**To be done**
Lift out, unaltered, the lines of the material below between the line holding "hide_parts(node)" and the line holding "CAMERA_SHIFT = -0.005675", counting both.

— Start of Collected data —

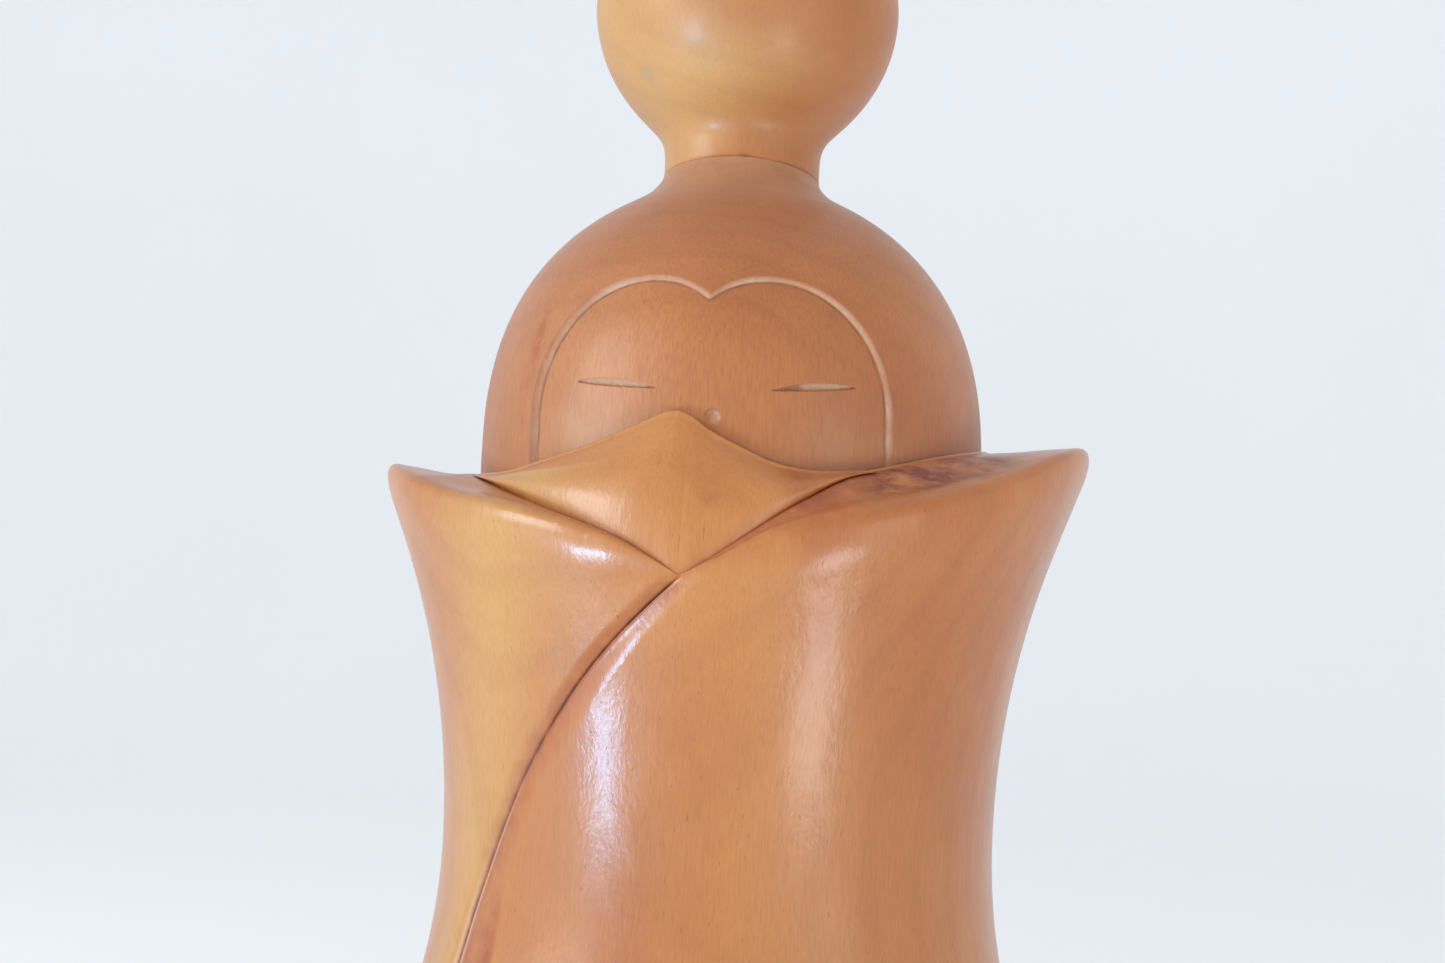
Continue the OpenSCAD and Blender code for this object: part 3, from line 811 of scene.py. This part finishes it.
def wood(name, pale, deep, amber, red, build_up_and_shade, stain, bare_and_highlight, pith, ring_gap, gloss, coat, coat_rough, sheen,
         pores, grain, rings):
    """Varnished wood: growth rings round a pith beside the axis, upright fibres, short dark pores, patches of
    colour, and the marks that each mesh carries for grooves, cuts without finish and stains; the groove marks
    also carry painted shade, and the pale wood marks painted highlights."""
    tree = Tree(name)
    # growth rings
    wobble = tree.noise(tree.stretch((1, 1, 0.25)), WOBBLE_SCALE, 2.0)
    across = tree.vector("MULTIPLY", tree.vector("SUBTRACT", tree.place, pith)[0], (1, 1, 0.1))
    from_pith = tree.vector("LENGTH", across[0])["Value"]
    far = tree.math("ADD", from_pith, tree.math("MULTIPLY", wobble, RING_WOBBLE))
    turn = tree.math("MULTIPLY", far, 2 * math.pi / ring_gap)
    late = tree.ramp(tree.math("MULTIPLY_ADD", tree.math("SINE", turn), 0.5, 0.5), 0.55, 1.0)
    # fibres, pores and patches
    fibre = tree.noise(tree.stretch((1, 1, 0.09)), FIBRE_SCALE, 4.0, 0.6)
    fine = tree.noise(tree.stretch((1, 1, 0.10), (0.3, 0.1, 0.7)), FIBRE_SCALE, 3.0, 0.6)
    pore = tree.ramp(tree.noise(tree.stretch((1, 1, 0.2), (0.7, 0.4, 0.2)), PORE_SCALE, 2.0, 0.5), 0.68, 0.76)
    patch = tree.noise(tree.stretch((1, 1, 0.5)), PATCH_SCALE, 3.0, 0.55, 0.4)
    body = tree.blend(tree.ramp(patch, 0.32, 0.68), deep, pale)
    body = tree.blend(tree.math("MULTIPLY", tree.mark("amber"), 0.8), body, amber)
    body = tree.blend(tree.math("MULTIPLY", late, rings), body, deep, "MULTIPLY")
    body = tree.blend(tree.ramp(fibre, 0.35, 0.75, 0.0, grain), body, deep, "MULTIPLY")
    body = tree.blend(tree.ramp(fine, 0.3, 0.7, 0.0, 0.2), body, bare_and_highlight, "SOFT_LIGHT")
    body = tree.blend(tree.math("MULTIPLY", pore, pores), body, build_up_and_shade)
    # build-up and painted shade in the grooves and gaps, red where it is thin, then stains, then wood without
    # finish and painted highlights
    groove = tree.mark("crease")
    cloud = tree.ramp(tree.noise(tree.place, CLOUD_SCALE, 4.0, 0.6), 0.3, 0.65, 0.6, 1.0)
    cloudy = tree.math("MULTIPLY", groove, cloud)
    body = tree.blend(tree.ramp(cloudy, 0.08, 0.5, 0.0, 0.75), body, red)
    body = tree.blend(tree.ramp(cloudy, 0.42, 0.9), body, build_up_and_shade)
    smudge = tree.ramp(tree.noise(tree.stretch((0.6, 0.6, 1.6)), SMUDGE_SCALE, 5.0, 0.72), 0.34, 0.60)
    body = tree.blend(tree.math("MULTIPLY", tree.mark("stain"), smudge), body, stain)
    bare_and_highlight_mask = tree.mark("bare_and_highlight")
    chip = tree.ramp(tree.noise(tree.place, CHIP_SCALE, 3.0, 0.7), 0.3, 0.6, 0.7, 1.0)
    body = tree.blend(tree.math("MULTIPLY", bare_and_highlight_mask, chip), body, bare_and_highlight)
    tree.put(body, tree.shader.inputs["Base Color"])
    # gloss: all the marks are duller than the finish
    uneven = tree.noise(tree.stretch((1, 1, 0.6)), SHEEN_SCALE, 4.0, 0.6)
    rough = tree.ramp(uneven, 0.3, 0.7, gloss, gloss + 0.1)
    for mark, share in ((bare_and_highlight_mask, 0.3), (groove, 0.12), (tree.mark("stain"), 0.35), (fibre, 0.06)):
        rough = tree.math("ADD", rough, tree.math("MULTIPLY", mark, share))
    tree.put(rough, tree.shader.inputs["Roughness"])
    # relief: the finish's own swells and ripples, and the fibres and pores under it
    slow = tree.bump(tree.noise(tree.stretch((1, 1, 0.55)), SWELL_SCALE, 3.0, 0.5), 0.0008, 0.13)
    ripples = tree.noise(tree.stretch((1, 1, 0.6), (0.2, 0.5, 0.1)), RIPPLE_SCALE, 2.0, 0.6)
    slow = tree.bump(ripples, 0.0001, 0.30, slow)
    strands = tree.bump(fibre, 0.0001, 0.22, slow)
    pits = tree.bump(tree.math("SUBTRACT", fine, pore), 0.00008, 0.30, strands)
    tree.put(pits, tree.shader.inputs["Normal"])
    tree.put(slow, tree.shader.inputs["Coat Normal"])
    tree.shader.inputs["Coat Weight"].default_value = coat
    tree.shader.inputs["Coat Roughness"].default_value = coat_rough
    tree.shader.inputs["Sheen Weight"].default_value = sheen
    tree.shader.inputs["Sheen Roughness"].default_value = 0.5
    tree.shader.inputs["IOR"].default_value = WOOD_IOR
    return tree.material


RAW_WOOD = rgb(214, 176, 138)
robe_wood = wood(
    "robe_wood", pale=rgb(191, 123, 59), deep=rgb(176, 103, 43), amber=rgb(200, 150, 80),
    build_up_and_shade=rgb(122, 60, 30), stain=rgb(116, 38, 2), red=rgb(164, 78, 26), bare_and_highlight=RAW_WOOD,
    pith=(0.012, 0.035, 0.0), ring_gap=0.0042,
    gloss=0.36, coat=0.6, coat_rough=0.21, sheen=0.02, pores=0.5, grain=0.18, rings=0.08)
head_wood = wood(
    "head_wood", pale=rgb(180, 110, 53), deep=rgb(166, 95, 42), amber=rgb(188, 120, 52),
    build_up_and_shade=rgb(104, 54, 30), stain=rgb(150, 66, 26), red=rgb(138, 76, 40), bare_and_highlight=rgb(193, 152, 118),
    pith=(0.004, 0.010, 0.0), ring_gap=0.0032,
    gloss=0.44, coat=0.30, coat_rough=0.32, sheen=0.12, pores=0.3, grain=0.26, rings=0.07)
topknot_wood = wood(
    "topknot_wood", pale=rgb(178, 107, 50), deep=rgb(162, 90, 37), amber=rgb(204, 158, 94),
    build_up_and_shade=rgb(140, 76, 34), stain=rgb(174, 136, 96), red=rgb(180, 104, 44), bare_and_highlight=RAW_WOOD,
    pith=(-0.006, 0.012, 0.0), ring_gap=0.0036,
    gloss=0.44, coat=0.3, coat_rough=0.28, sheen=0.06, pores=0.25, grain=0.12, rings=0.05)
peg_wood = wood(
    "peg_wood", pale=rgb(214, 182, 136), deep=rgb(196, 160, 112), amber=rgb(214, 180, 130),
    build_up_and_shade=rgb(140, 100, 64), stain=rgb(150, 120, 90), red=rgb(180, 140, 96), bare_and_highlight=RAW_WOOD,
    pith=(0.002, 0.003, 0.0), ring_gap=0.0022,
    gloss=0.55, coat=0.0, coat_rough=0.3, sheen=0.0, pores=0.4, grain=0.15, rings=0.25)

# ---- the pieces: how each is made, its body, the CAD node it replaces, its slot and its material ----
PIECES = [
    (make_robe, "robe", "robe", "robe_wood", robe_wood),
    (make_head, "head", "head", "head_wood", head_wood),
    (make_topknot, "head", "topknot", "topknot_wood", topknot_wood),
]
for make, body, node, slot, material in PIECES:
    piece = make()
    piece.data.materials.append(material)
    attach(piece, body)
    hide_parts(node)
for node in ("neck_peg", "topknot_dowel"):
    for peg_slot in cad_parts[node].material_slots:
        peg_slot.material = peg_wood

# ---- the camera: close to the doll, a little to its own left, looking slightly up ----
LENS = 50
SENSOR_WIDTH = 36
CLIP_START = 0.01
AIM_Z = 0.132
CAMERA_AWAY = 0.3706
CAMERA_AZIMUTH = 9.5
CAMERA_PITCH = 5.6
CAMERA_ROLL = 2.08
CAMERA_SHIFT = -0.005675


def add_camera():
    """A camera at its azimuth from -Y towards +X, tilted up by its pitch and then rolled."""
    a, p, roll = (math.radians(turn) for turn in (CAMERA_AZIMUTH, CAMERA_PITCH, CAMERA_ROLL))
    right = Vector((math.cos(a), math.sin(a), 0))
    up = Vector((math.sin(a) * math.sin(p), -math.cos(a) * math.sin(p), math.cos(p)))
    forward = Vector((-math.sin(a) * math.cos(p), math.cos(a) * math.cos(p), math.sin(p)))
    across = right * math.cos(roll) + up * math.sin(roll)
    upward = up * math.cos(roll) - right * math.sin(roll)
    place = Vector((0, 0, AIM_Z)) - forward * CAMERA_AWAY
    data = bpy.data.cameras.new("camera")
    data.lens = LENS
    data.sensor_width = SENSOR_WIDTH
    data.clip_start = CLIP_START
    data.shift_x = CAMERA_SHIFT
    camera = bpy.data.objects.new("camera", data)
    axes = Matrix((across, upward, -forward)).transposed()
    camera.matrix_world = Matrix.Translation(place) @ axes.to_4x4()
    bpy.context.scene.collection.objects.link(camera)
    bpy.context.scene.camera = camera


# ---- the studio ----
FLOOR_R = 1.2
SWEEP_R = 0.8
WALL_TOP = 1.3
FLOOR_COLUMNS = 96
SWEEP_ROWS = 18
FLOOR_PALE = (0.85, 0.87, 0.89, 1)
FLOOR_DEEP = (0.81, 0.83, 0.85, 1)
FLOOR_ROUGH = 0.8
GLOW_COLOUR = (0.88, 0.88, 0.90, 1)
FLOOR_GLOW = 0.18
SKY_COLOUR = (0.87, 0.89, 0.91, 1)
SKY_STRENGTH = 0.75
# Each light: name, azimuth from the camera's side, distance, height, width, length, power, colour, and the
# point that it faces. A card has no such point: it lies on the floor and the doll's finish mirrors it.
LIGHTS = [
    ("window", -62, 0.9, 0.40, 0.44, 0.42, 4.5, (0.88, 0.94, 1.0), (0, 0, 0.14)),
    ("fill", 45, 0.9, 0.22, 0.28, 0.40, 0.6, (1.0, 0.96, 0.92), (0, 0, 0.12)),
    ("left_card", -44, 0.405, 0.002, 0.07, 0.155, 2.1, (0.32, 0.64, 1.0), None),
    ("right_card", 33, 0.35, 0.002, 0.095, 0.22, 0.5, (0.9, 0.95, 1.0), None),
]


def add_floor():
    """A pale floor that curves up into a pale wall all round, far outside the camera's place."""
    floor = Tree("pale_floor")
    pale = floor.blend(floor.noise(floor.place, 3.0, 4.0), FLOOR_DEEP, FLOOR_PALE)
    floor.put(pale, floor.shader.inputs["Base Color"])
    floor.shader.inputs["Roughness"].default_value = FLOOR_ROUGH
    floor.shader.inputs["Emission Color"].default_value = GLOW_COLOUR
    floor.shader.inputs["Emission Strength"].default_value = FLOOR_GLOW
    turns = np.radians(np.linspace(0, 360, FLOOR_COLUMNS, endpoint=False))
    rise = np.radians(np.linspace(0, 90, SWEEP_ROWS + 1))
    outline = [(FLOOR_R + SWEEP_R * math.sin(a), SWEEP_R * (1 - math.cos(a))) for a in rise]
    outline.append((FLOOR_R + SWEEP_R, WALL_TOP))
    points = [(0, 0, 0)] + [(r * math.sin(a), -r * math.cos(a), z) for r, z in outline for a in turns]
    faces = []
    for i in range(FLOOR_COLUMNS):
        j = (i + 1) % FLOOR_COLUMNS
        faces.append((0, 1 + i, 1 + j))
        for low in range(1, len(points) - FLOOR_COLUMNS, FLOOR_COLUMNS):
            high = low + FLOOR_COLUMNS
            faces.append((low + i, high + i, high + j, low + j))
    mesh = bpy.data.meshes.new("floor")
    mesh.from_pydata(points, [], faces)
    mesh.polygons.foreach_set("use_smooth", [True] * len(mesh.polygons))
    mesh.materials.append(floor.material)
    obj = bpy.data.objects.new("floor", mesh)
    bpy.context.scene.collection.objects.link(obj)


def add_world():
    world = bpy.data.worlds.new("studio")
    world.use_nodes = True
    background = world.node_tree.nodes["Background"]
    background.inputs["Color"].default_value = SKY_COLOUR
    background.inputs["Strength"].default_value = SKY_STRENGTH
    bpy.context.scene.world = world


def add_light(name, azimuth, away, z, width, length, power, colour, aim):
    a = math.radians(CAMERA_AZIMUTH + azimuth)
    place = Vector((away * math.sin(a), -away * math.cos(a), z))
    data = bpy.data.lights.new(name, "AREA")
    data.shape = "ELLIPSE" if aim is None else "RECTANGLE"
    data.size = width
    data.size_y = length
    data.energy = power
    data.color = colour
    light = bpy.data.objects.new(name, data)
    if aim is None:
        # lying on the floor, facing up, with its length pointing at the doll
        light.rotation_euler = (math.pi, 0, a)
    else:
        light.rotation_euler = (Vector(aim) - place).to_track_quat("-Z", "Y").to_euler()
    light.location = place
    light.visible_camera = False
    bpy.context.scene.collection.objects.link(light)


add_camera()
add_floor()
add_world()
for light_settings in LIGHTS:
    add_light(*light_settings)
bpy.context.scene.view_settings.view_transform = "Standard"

— End of Collected data —

**Result for this task**
    hide_parts(node)
for node in ("neck_peg", "topknot_dowel"):
    for peg_slot in cad_parts[node].material_slots:
        peg_slot.material = peg_wood

# ---- the camera: close to the doll, a little to its own left, looking slightly up ----
LENS = 50
SENSOR_WIDTH = 36
CLIP_START = 0.01
AIM_Z = 0.132
CAMERA_AWAY = 0.3706
CAMERA_AZIMUTH = 9.5
CAMERA_PITCH = 5.6
CAMERA_ROLL = 2.08
CAMERA_SHIFT = -0.005675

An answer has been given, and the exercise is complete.